3. The load balancing on some 13 nodes is not perfect, but works well enough so that the cluster should work at least with 90% efficiency.
These findings make it easy to test the MPI-behavior on the cluster without relying on StarCD and introducing additio nal dependencies. The tools of choice are the Intel MPI benchmarks, which produce automated and reliable measurements. HP measured the optimal timing on their own cluster, and came up with a delay time of ~3µs using alltoall at a message size of 35kb.
The corresponding measurements at the customer location gave an erratic result that showed only about 50% of the achievable performance (base result in the picture).
A change in the configuration of the switch gave no real improvements (result corrected switch).
The breakthrough came only after looking at the cabling used on the cluster. The 63 nodes were all connected to a switch containing 5 inserts. A user would typically reserve 8 or 16 nodes (each with 2 CPUs) for a job – for instance the nodes 1 to 16. As one can see from the layout, this configuration forces the load to go onto only one or two inserts – and is thereby overloading the switch.
A slight change in the layout of the cabling proposed by the author takes care of this problem and dramatically improves the response time within the cluster (result striped switch in the picture here).
An even more detailed analysis of the message structure allows the user to find what size of messages causes most delays in the cluster. This type of chart is not implemented in Intel Trace Analyzer at the present time, but the information can be directly extracted from the tracing files. After the run first convert the data to ASCII, using the xstftool supplied with Intel Trace Collector:
xstftool FILE.stf --dump
This will give you an output similar to:
1998984 EXCHEXT CPU 0:1 DOWNTO "MPI:MPI_Bcast" 1998984 GLOBALOP MPI_Bcast ON 0:1 COM COMM_WORLD(2) ROOT 1 SENT 4 RECVD 0 DURATION 499 1999149 EXCHEXT CPU 0:3 UPTO "Application:User_Code"
The first entry gives you a timestamp, and the rest is easy to understand. In this case, we processed a call from the application to MPI_Broadcast, going from group 0, thread 1 to 4 receivers, 4 bytes in length lasting 499 ticks and returning to the application (line 3).
One has to write a program (or script) to parse the output, as the data of interest are probably different with each application.
The author analyzed The StarCD benchmark used above to get a distribution of overall time spent in MPI_alltoall calls over message size.
The chart shows about 40% Elapsed Time are spend by messages of very small size, another 40% by messages larger than 100kb.
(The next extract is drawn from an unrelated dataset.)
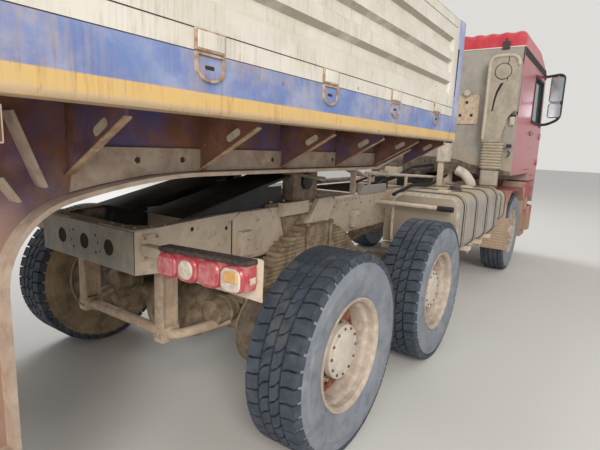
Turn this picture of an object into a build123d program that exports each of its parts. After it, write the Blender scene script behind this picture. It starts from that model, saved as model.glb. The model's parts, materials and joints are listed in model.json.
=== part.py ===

This kind of information could be used to further optimize the network and switches – although in the case shown optimizing for very large and small message sizes at the same time might be extremely difficult.
Although the Intel Cluster Tools have been developed for software developers, they have evolved far beyond that. Even without access to source code, they provide insight into the basic message structure of MPI programs and can give help in debugging problems.
This use case shows in a simple example on how system administrators and software users will find the tools very helpful in their day to day tasks. From a point of view of the user, the application – especially load balancing of the job – very worked well. The administrator of the cluster became aware of how much communication StarCD is doing, and thereby how important the network layer is with regard to performance. Faster CPUs or increased memory would take little effect if network itself is the bottleneck.
With the help of the MPI benchmarks, the administrator can model the behavior of the application far faster than by running the original StarCD case. This becomes an issue if one has to vary the parameters to find the optimal solution – like in the instance of configuring a network on the lowest level.
All these data points do not contain any specific Intellectual Property (IP), and therefore can be exchanged with 3rd parties. This becomes more important in an environment where many functions, like IT-administration, have been outsourced.
Usage and administration of modern HPC systems is becoming a commodity, and every system is unique and is causing its own problems. Tools to debug these issues are in demand and one solution to your organization’s specific problem might be to use the Intel Cluster Tools.